Simple, and it works for me.
Seems like a good strategy to me, too.
Silicon Valley's self serving views on tax and accounting policy - stock options shouldn't be reported as an expense, carried interest should be treated as capital gains etc.- will undercut anything said by high tech companies and venture capitalists in the future (such as the importance of free trade or the value of immigrant visas for highly skilled professionals).
Which proves exactly nothing. Managers don't like to be subject to regulations, in my experience, whether the regulations make sense or don't.
See also "jobs created or saved", "short-term unemployment with and without gargantuan Democratic patronage spending".
I disagree. Information asymmetry is inherent to life. The seller always knows more about the product than the buyer, the borrower knows more than the lender, and the manager/employee knows more than the owner/stockholder. This can't possibly be remedied; any attempt to remedy it will be gamed.
My current employer went private, partly due to SOX.
In my opinion, all lower courts would be unlikely to enforce any claim or right based upon compliance or non-compliance with standards or regulations promulgated by the PCAOB. I imagine any parts of SarbOx that can stand independently of any action by the PCOAB would still be given effect.

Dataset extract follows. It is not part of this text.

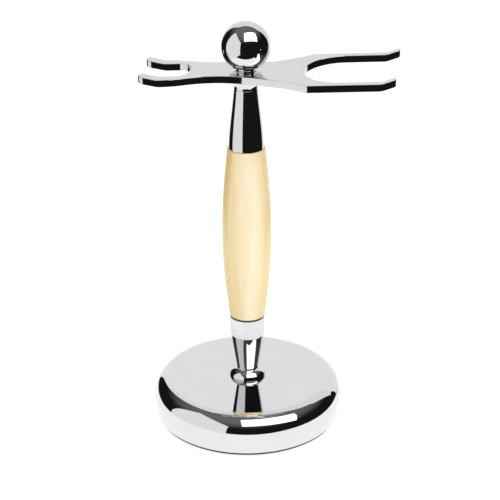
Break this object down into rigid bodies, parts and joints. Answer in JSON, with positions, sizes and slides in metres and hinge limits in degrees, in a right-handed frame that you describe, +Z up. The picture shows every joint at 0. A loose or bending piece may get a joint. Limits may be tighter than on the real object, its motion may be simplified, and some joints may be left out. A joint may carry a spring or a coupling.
{
  "type": "razor and shaving brush stand",
  "caption": "Free-standing stand with a weighted round base, turned column and a two-ended fork plate that holds a safety razor and a shaving brush.",
  "frame": {"origin": "centre of the base's flat underside, on the column's axis", "axes": "+Z up the column; +X towards the brush fork; -X towards the razor fork"},
  "size_m": [0.0882, 0.07, 0.1514],
  "materials": {
    "chrome": "mirror polished",
    "satin_metal": "satin",
    "ivory_resin": "polished resin with faint grain",
    "felt": "pressed felt",
    "seal": "matte",
    "cast_iron": "raw casting",
    "zinc_plate": "zinc plated"
  },
  "bodies": {
    "stand": {"base_pad": "felt", "base_shell": "chrome", "base_weight": "cast_iron", "base_washer": "zinc_plate", "base_lock_washer": "zinc_plate", "base_nut": "zinc_plate", "tie_rod": "zinc_plate", "foot_ferrule": "chrome", "handle_ring": "satin_metal", "handle_seal": "seal", "handle_barrel": "ivory_resin", "upper_sleeve": "chrome", "plate_collar": "chrome"},
    "fork": {"fork_plate": "chrome"},
    "neck": {"neck_washer": "chrome"},
    "ball": {"ball_finial": "chrome", "ball_stud": "zinc_plate"}
  },
  "joints": [
    {"name": "fork_swivel", "type": "hinge", "parent": "stand", "child": "fork", "pos_m": [0, 0, 0.13295], "axis": [0, 0, 1], "continuous": true},
    {"name": "ball_rise", "type": "slide", "parent": "stand", "child": "neck", "axis": [0, 0, 1], "range_m": [0, 0.008]},
    {"name": "ball_turn", "type": "hinge", "parent": "neck", "child": "ball", "pos_m": [0, 0, 0.14275], "axis": [0, 0, 1], "range_deg": [0, 3600]}
  ],
  "couplings": [
    {"joint": "ball_turn", "follows": "ball_rise", "rad_per_m": 7854}
  ]
}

Maybe the simple solution is this: Get rid of SarbOx and the PCAOB. Make all officers and directors of corporations criminally liable for the criminal acts of their corporations. Prosecutors could grant immunity on an individual basis to certain officers or directors who cooperate with investigators. You could even build-in whistle-blower protection. Such potential liability would certainly cause officers and directors to actually PAY ATTENTION to what their companies are doing, and to voluntarily institute processes to assure themselves that activities are above-board.
This would not hang an officer for the bad business judgment of a corporation that results in unpaid corporate debt. The officer would not be liable merely for unpaid bills, but the officer would be liable if the corporation, for example, committed criminal fraud to induce the creditor to extend credit to the corporation, whether or not the officer knew of the fraud. I can't think of a better incentive for the officer to make sure their employees comply with the law, and to voluntarily keep accurate records which are audited regularly to catch any problems. If a problem is discovered through the audit, and it is voluntarily brought to the public prosecutor's attention, the officer should be immune from liability for that problem.
Here's a fun question: If the appointments are deemed unconstitutional, would the current members of the PCAOB continue to earn their fat salaries until Congress passes (and the President fails to veto) legislation terminating their positions? I think the answer is "yes", unless some "cause" can be found for the SEC to terminate them sooner.